Task description:
Extract, unchanged, every line from the top of the material below through the line with "# coil from", and no more.

Data lines:
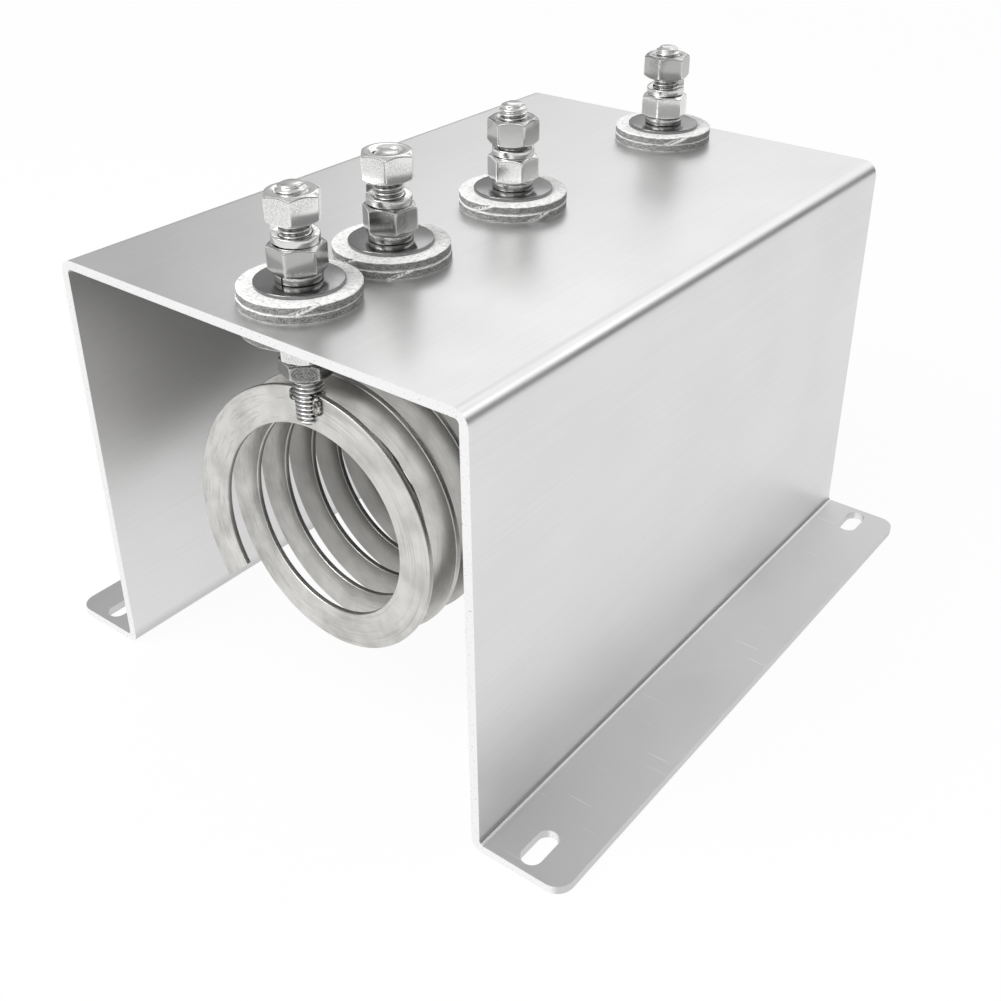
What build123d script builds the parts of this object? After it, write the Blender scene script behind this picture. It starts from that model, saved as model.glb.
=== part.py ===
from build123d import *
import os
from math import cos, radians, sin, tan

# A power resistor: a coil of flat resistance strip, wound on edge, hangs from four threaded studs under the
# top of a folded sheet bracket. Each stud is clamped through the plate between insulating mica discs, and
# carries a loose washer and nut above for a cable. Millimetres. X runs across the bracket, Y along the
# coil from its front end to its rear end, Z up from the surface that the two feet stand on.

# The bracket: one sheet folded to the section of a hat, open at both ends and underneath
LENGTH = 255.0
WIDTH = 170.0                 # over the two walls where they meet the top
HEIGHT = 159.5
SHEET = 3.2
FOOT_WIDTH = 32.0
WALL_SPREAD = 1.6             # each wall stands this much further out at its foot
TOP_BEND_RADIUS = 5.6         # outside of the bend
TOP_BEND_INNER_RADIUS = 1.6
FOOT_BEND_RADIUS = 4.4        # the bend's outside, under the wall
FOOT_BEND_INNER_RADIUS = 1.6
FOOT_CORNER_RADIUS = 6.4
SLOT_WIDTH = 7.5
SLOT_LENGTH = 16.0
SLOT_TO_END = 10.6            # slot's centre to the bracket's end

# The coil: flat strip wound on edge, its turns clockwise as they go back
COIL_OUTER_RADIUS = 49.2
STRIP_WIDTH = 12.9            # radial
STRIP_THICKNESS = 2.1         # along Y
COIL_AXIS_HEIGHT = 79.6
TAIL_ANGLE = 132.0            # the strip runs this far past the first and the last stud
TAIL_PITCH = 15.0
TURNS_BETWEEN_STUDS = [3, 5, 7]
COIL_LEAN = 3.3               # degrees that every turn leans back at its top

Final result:
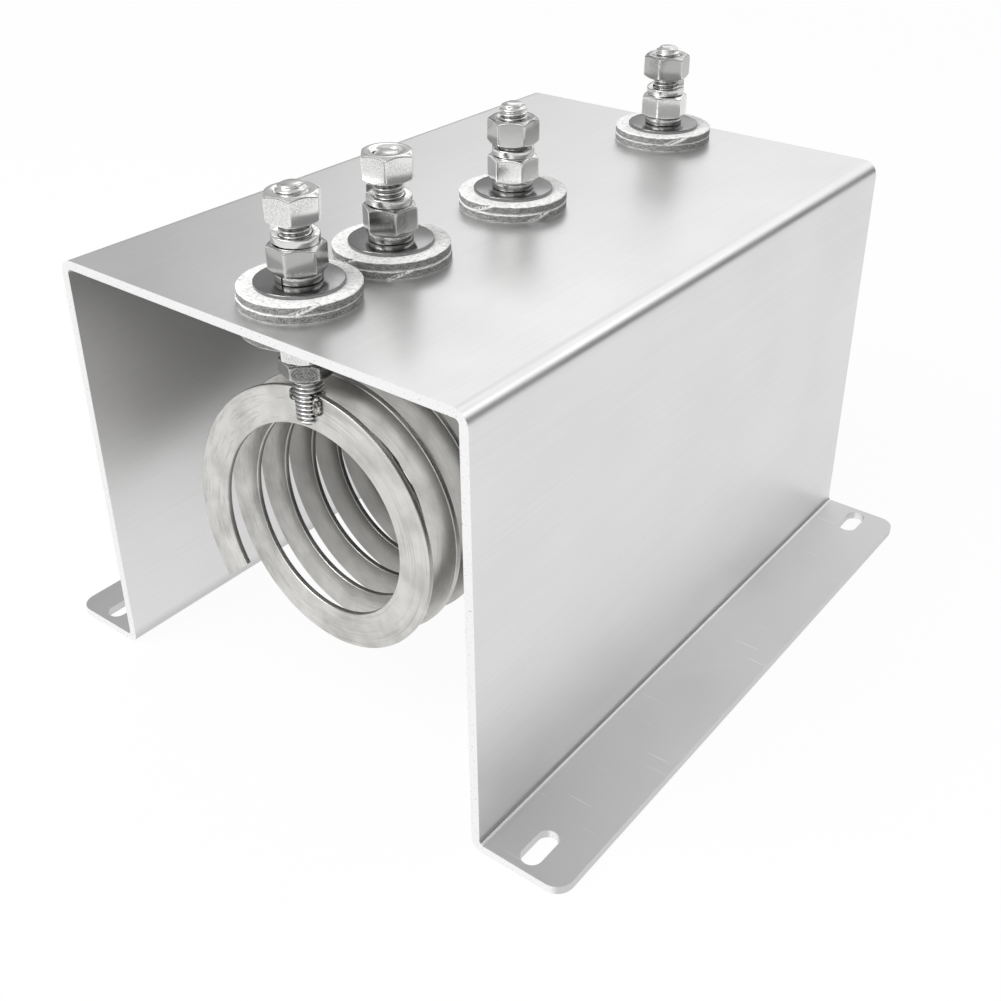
What build123d script builds the parts of this object? After it, write the Blender scene script behind this picture. It starts from that model, saved as model.glb.
=== part.py ===
from build123d import *
import os
from math import cos, radians, sin, tan

# A power resistor: a coil of flat resistance strip, wound on edge, hangs from four threaded studs under the
# top of a folded sheet bracket. Each stud is clamped through the plate between insulating mica discs, and
# carries a loose washer and nut above for a cable. Millimetres. X runs across the bracket, Y along the
# coil from its front end to its rear end, Z up from the surface that the two feet stand on.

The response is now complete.